Start of Supplied records

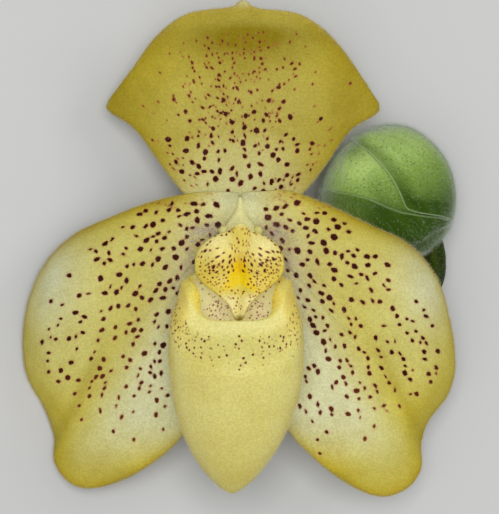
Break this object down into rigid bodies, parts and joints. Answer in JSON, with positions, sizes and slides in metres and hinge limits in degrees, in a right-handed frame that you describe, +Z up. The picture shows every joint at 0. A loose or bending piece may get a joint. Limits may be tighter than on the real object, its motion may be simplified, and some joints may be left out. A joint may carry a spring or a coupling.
{
  "type": "paphiopedilum orchid",
  "caption": "Cut slipper orchid with an open spotted yellow bloom and a green bud on a short scape, lying on its back on a surface.",
  "frame": {"origin": "on the table under the middle of the bounding box, seen from above", "axes": "+Z up from the table and out of the bloom's face, +Y along the bloom towards its dorsal sepal, +X towards the bud"},
  "size_m": [0.0598, 0.0674, 0.0299],
  "materials": {
    "petal": "matt waxy tissue, spotted, with a downy edge",
    "lip": "smooth waxy tissue",
    "staminode": "glossy swollen tissue, finely spotted",
    "column": "waxy cream tissue",
    "green": "green tissue under white down",
    "stem": "green stalk with short purple down"
  },
  "bodies": {
    "root": {"dorsal_sepal": "petal", "synsepal": "petal", "petal_left": "petal", "petal_right": "petal", "pouch": "lip", "column": "column", "staminode": "staminode", "stigma": "column", "anther_left": "column", "anther_right": "column", "ovary": "green", "floral_bract": "green", "scape": "stem", "bud_ovary": "green", "bud_bract": "green", "bud_dorsal_sepal": "green", "bud_synsepal": "green", "bud_petals": "green"}
  },
  "joints": []
}
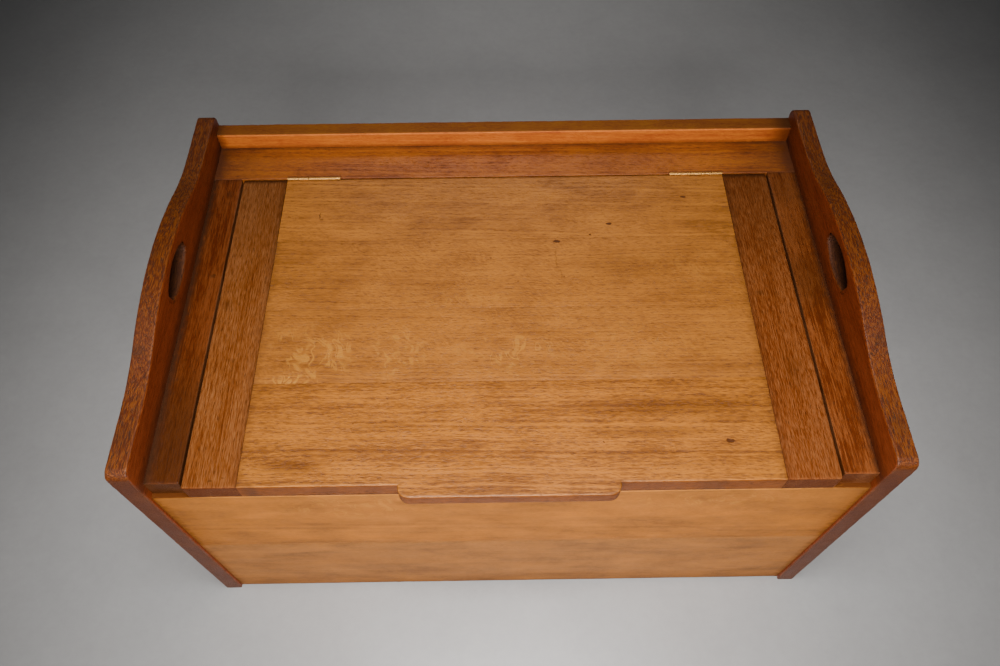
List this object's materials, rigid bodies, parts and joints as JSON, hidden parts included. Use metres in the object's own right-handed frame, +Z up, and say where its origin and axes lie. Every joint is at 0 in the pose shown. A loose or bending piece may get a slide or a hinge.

End of Supplied records

What needs to be done:
Repeat each entry word for word.

Output below:
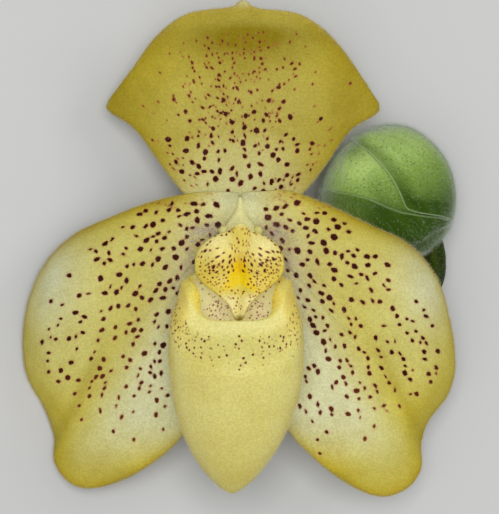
Break this object down into rigid bodies, parts and joints. Answer in JSON, with positions, sizes and slides in metres and hinge limits in degrees, in a right-handed frame that you describe, +Z up. The picture shows every joint at 0. A loose or bending piece may get a joint. Limits may be tighter than on the real object, its motion may be simplified, and some joints may be left out. A joint may carry a spring or a coupling.
{
  "type": "paphiopedilum orchid",
  "caption": "Cut slipper orchid with an open spotted yellow bloom and a green bud on a short scape, lying on its back on a surface.",
  "frame": {"origin": "on the table under the middle of the bounding box, seen from above", "axes": "+Z up from the table and out of the bloom's face, +Y along the bloom towards its dorsal sepal, +X towards the bud"},
  "size_m": [0.0598, 0.0674, 0.0299],
  "materials": {
    "petal": "matt waxy tissue, spotted, with a downy edge",
    "lip": "smooth waxy tissue",
    "staminode": "glossy swollen tissue, finely spotted",
    "column": "waxy cream tissue",
    "green": "green tissue under white down",
    "stem": "green stalk with short purple down"
  },
  "bodies": {
    "root": {"dorsal_sepal": "petal", "synsepal": "petal", "petal_left": "petal", "petal_right": "petal", "pouch": "lip", "column": "column", "staminode": "staminode", "stigma": "column", "anther_left": "column", "anther_right": "column", "ovary": "green", "floral_bract": "green", "scape": "stem", "bud_ovary": "green", "bud_bract": "green", "bud_dorsal_sepal": "green", "bud_synsepal": "green", "bud_petals": "green"}
  },
  "joints": []
}
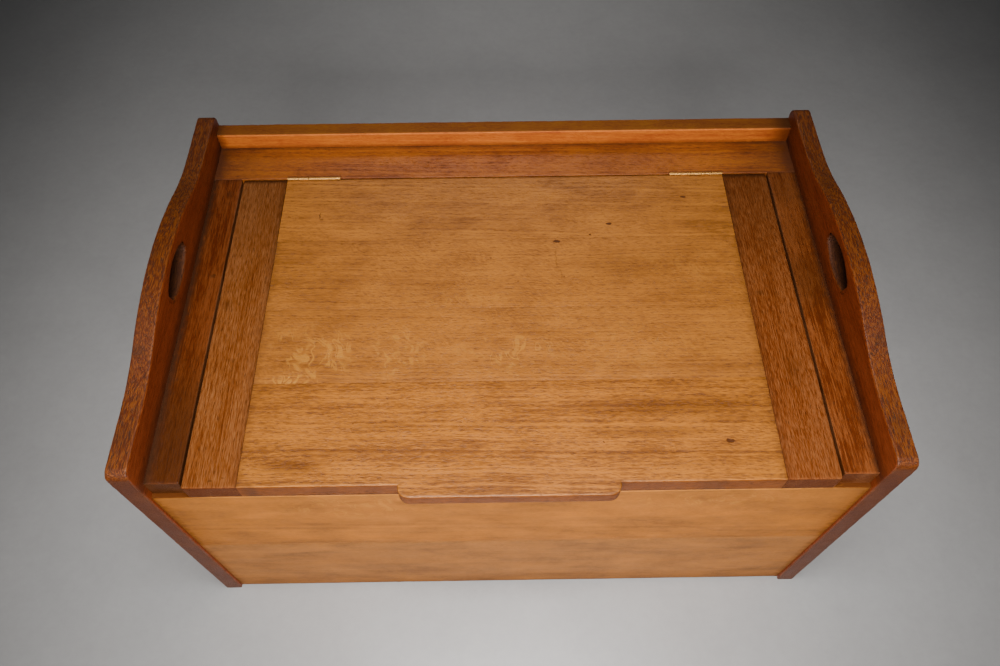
List this object's materials, rigid bodies, parts and joints as JSON, hidden parts included. Use metres in the object's own right-handed frame, +Z up, and say where its origin and axes lie. Every joint is at 0 in the pose shown. A loose or bending piece may get a slide or a hinge.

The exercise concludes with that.